TASK GOAL: Begin at the line that contains "[STEM_RADIUS] * len(points), 2)", stop after the line that contains "obj.parent = None", and reproduce only that span, unaltered.

— Begin RECORDED INFORMATION —

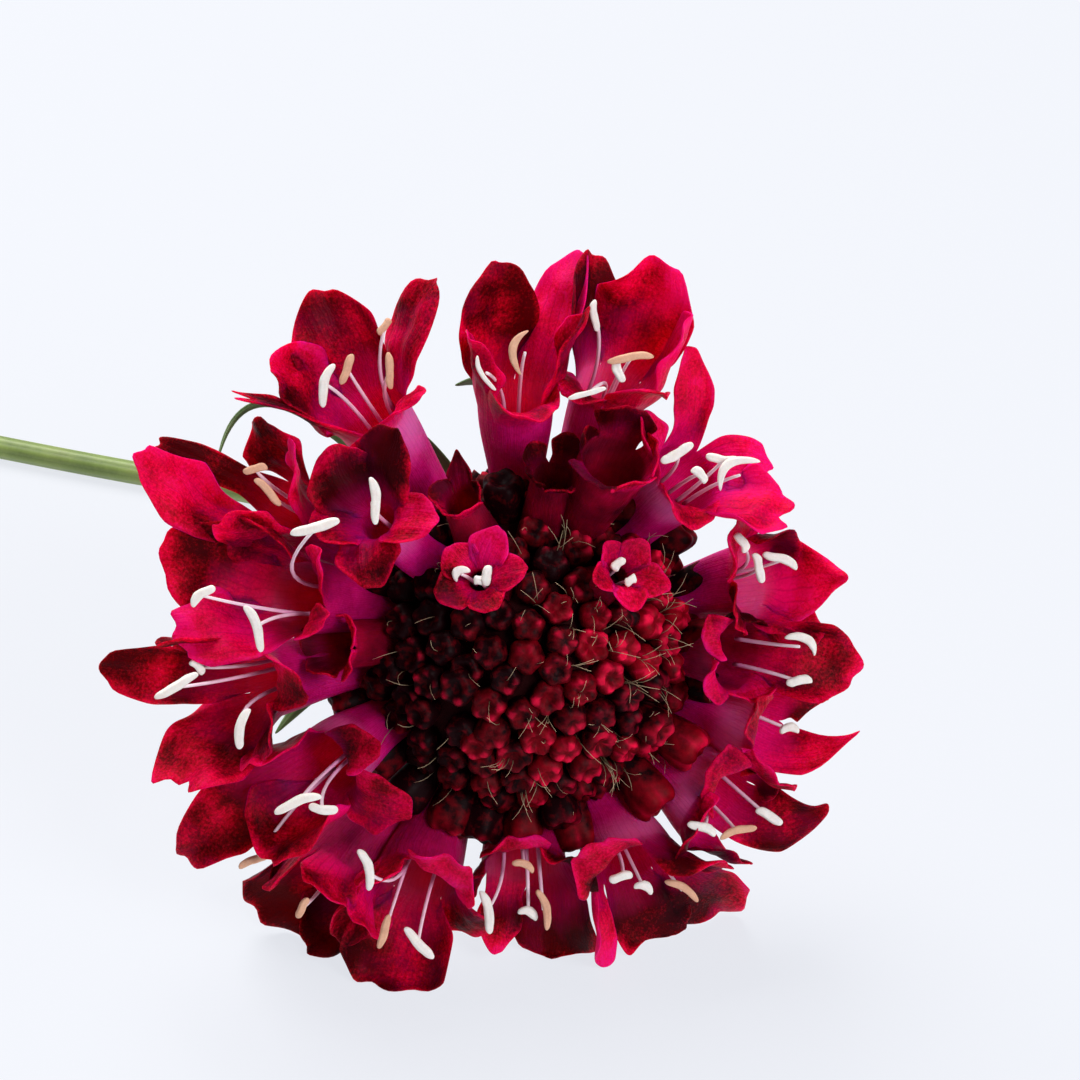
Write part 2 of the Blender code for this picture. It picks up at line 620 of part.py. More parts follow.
def largest_shell(piece):
    """Drops every loose scrap and sealed hollow: all shells of a mesh but the one with most faces.

    Scraps that only touch the rest along one edge count as loose.
    """
    shape = bmesh.new()
    shape.from_mesh(piece.data)
    bmesh.ops.triangulate(shape, faces=shape.faces)
    left = set(shape.faces)
    shells = []
    while left:
        shell = [left.pop()]
        for face in shell:
            for edge in face.edges:
                near = left.intersection(edge.link_faces) if len(edge.link_faces) == 2 else set()
                shell.extend(near)
                left -= near
        shells.append(shell)
    shells.sort(key=len)
    bmesh.ops.delete(shape, geom=[face for shell in shells[:-1] for face in shell], context="FACES")
    part_touching(shape)
    shape.to_mesh(piece.data)
    shape.free()


def part_touching(shape):
    """Sinks one of each two points that lie in the same place, so that walls don't touch along an edge."""
    shape.normal_update()
    taken = set()
    for vertex in shape.verts:
        spot = tuple(round(value / TOUCH) for value in vertex.co)
        if spot in taken:
            vertex.co -= vertex.normal * PARTING
        taken.add(spot)


def fused(core, pieces, name):
    """One solid from the core and the pieces."""
    group = bpy.data.collections.new(name + "_pieces")
    bpy.context.scene.collection.children.link(group)
    for piece in pieces:
        for holder in list(piece.users_collection):
            holder.objects.unlink(piece)
        group.objects.link(piece)
    union = core.modifiers.new("union", "BOOLEAN")
    union.operation = "UNION"
    union.operand_type = "COLLECTION"
    union.collection = group
    union.solver = "MANIFOLD"
    bpy.context.view_layer.update()
    whole = as_plain_mesh(core)
    whole.name = name
    whole.data.name = name
    for piece in pieces:
        bpy.data.objects.remove(piece)
    bpy.data.collections.remove(group)
    largest_shell(whole)
    return whole


def finish(node, colour, roughness):
    """Gives a node its plain Principled material."""
    made = bpy.data.materials.new(node.name)
    made.use_nodes = True
    shader = made.node_tree.nodes["Principled BSDF"]
    shader.inputs["Base Color"].default_value = (*colour, 1.0)
    shader.inputs["Roughness"].default_value = roughness
    shader.inputs["Metallic"].default_value = 0.0
    node.data.materials.clear()
    node.data.materials.append(made)
    return node


def trimmed(piece, cutter_size=0.4):
    """The piece with all that lies below the surface cut off, so that it rests on flat spots."""
    bpy.ops.mesh.primitive_cube_add(size=cutter_size, location=(0.0, 0.0, -0.5 * cutter_size))
    cutter = bpy.context.active_object
    cut = piece.modifiers.new("trim", "BOOLEAN")
    cut.operation = "DIFFERENCE"
    cut.object = cutter
    cut.solver = "MANIFOLD"
    bpy.context.view_layer.update()
    name = piece.name
    whole = as_plain_mesh(piece)
    whole.name = name
    bpy.data.objects.remove(cutter)
    largest_shell(whole)
    return whole


def make_flower_head():
    """The dome, its buds, all florets and their stamens, fused into one solid."""
    pieces = []
    for number, floret in enumerate(FLORETS + YOUNG_FLORETS):
        pieces.append(make_corolla(f"floret_{number}", floret))
        pieces += make_stamens(f"floret_{number}", floret)
    for number, (azimuth, polar) in enumerate(bud_places()):
        pieces.append(make_bud(f"bud_{number}", azimuth, polar, 1.0))
    for number, (azimuth, polar, scale) in enumerate(LARGE_BUDS):
        pieces.append(make_bud(f"large_bud_{number}", azimuth, polar, scale))
    head = trimmed(fused(make_dome(), pieces, "flower_head"))
    return finish(head, *PETAL_FINISH)


def make_cup():
    """The green receptacle behind the dome, a turned cup without a hollow."""
    shape = bmesh.new()
    depth = CUP_FRONT - CUP_BACK
    bmesh.ops.create_cone(
        shape, cap_ends=True, segments=CUP_SIDES, radius1=CUP_BACK_RADIUS, radius2=CUP_RADIUS, depth=depth
    )
    for vertex in shape.verts:
        middle = np.array(vertex.co) + np.array([0.0, 0.0, 0.5 * (CUP_FRONT + CUP_BACK)])
        vertex.co = in_head(middle)
    return mesh_object(shape, "cup")


def make_bract(name, bract):
    """One narrow, pointed bract that leaves the cup and bends outwards."""
    root = HEAD_CENTRE + BRACT_ROOT * direction(bract.azimuth, 90.0) + HEAD_AXIS * (CUP_FRONT - BRACT_SINK)
    tip = place(bract.azimuth + bract.sweep, bract.tip_polar, bract.length)
    bend_azimuth = bract.azimuth - BRACT_COUNTER_SWEEP * bract.sweep
    bend = root + BRACT_PULL * bract.length * MM * direction(bend_azimuth, bract.polar)
    sheet = grid_sheet(2, BRACT_ROWS)
    for vertex in sheet.verts:
        share = vertex.co.y / BRACT_ROWS
        offset = vertex.co.x - 1.0
        centre, tangent = bezier(root, bend, tip, share)
        lateral = unit(np.cross(HEAD_AXIS, tangent))
        half = 0.5 * bract.width * MM * (1.0 - BRACT_TAPER * share ** BRACT_TAPER_POWER)
        keel = np.cross(tangent, lateral) * half * BRACT_KEEL * abs(offset)
        vertex.co = centre + lateral * half * offset - keel
    return finish_sheet(sheet, name, BRACT_THICKNESS)


def make_involucre():
    """The cup and its bracts, fused into one solid."""
    pieces = [make_bract(f"bract_{number}", bract) for number, bract in enumerate(BRACTS)]
    return finish(fused(make_cup(), pieces, "involucre"), *BRACT_FINISH)


def smooth_route(knots, count):
    """That many points along a smooth curve through the knots, at even steps."""
    knots = np.array(knots)
    ends = np.vstack([2.0 * knots[0] - knots[1], knots, 2.0 * knots[-1] - knots[-2]])
    fine = []
    for k in range(len(knots) - 1):
        a, b, c, d = ends[k:k + 4]
        for share in np.linspace(0.0, 1.0, ROUTE_STEPS, endpoint=False):
            cubic = 2.0 * b + (c - a) * share
            cubic = cubic + (2.0 * a - 5.0 * b + 4.0 * c - d) * share ** 2
            cubic = cubic + (3.0 * b - a - 3.0 * c + d) * share ** 3
            fine.append(0.5 * cubic)
    fine = np.array(fine + [knots[-1]])
    steps = np.concatenate([[0.0], np.cumsum(np.linalg.norm(np.diff(fine, axis=0), axis=1))])
    even = np.linspace(0.0, steps[-1], count)
    return np.column_stack([np.interp(even, steps, fine[:, axis]) for axis in range(3)])


def make_stem():
    """The bare stem, from just behind the cup down to the surface and along it."""
    foot = HEAD_CENTRE * np.array([1.0, 1.0, 0.0])
    start = HEAD_CENTRE + HEAD_AXIS * (CUP_BACK - STEM_GAP)
    knots = [start, start - HEAD_AXIS * STEM_NECK] + [foot + np.array(knot) * MM for knot in STEM_ROUTE]
    points = smooth_route(knots, STEM_POINTS)
    stem = make_tube("stem", points, [STEM_RADIUS] * len(points), 2)
    return finish(stem, *STEM_FINISH)


def main():
    """Builds the flower's nodes in a collection of their own."""
    for old in list(bpy.data.objects):
        bpy.data.objects.remove(old)
    nodes = [make_flower_head(), make_involucre(), make_stem()]
    flower = bpy.data.collections.new("scabiosa_flower")
    bpy.context.scene.collection.children.link(flower)
    for node in nodes:
        for holder in list(node.users_collection):
            holder.objects.unlink(node)
        flower.objects.link(node)


main()
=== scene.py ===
"""The finished look of a cut scabiosa flower that lies on its side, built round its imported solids.

Each open floret is a waved corolla of its own, with filaments and anthers. The dome carries closed
buds in spirals and straw bristles. Behind it are a green cup with narrow bracts and a bare stem.

Units are metres. A place on the head is given by an azimuth round the head's axis, from its right
and anticlockwise as seen from the front, a polar angle from that axis, both in degrees, and a reach
from the head's centre in millimetres.
"""

from __future__ import annotations

import logging
import math
import random
from dataclasses import dataclass, field
from enum import Enum
from typing import Callable, Iterator, Sequence

import bpy
from mathutils import Matrix, Vector, noise

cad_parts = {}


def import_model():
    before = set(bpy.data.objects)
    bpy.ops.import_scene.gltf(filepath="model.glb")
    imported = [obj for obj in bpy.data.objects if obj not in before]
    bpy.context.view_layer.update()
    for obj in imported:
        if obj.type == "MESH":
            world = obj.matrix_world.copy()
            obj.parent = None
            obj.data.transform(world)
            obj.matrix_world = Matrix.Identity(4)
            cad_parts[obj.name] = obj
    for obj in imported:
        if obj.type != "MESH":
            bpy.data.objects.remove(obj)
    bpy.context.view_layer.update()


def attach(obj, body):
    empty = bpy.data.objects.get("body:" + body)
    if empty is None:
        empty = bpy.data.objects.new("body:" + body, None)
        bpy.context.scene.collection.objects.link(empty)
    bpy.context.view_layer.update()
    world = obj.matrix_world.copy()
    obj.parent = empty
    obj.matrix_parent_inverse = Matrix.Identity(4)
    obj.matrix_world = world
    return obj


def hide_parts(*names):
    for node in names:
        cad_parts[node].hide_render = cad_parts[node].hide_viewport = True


MM = 0.001
LOG = logging.getLogger("scabiosa")
BODY = "root"
GOLDEN_ANGLE = math.radians(137.508)

Colour = tuple[float, float, float]
Inputs = dict[int | str, object]
Waves = tuple[tuple[float, float, float], ...]


def eased(share: float) -> float:
    """A share from 0 to 1 with a slow start and a slow end."""
    share = min(max(share, 0.0), 1.0)
    return share * share * (3.0 - 2.0 * share)


def bezier(start: Vector, middle: Vector, end: Vector, share: float) -> tuple[Vector, Vector]:
    """A place on a quadratic curve.

    Args:
        start: where the curve starts.
        middle: the point that it bends towards.
        end: where it ends.
        share: how far along, from 0 to 1.

    Returns:
        The point and the unit tangent there.
    """
    rest = 1.0 - share
    point = start * (rest * rest) + middle * (2.0 * rest * share) + end * (share * share)
    tangent = (middle - start) * rest + (end - middle) * share
    return point, tangent.normalized()


def across(vector: Vector, axis: Vector) -> Vector:
    """The unit part of a vector that is square to a unit axis."""
    return (vector - axis * vector.dot(axis)).normalized()


class Slot(Enum):
    """The material slots that the pieces carry."""

    PETALS = "petals"
    BRACTS = "bracts"
    STEM = "stem"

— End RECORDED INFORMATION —

THE SOLUTION:
    stem = make_tube("stem", points, [STEM_RADIUS] * len(points), 2)
    return finish(stem, *STEM_FINISH)


def main():
    """Builds the flower's nodes in a collection of their own."""
    for old in list(bpy.data.objects):
        bpy.data.objects.remove(old)
    nodes = [make_flower_head(), make_involucre(), make_stem()]
    flower = bpy.data.collections.new("scabiosa_flower")
    bpy.context.scene.collection.children.link(flower)
    for node in nodes:
        for holder in list(node.users_collection):
            holder.objects.unlink(node)
        flower.objects.link(node)


main()
=== scene.py ===
"""The finished look of a cut scabiosa flower that lies on its side, built round its imported solids.

Each open floret is a waved corolla of its own, with filaments and anthers. The dome carries closed
buds in spirals and straw bristles. Behind it are a green cup with narrow bracts and a bare stem.

Units are metres. A place on the head is given by an azimuth round the head's axis, from its right
and anticlockwise as seen from the front, a polar angle from that axis, both in degrees, and a reach
from the head's centre in millimetres.
"""

from __future__ import annotations

import logging
import math
import random
from dataclasses import dataclass, field
from enum import Enum
from typing import Callable, Iterator, Sequence

import bpy
from mathutils import Matrix, Vector, noise

cad_parts = {}


def import_model():
    before = set(bpy.data.objects)
    bpy.ops.import_scene.gltf(filepath="model.glb")
    imported = [obj for obj in bpy.data.objects if obj not in before]
    bpy.context.view_layer.update()
    for obj in imported:
        if obj.type == "MESH":
            world = obj.matrix_world.copy()
            obj.parent = None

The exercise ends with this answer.